Channel Estimation	Techniques	SNR (dB) at 10−3 BER
		Number of Subcarriers
		64	128	256
Perfect	STBC MIMO self-het	18.5	19.0	18.53
	FSTBC MIMO self-het	16.7	16.4	16.2
Imperfect (10% error)	STBC MIMO self-het	19.35	19.33	19.36
	FSTBC MIMO self-het	17.0	17.06	16.9

5. Conclusions

In this paper, two new techniques; BS-STBC and BS-FSTBC are proposed for MIMO self-het OFDM system. The two proposed techniques are based on using BS approach. The use of BS helps to select the optimum sub band for data transmission.
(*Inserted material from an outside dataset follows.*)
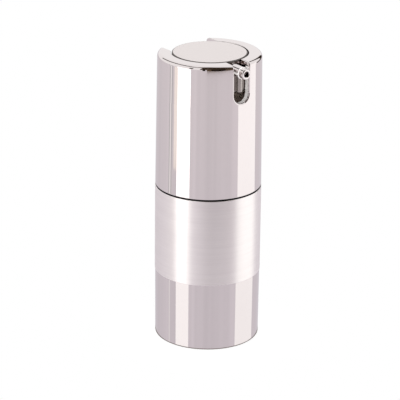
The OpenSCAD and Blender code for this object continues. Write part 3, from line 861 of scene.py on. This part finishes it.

The used of the optimum sub band with higher gain for transmission reduces the probability of error and consequently improve the BER performance. The FSTBC achieves the full data rate compared to the STBC technique which achieves only the half data rate. The proposed techniques (BS-STBC), and (BS-FSTBC) are compared to the conventional techniques (STBC), and (FSTBC). The simulation results showed that proposed techniques outperform the conventional techniques performance in terms of BER. The proposed BS-FSTBC technique has superiority over the proposed BS-STBC technique in term of BER performance. The FSTBC MIMO self-het OFDM system can withstand the required same high BER performance level with a small number of subcarriers providing the lower complexity.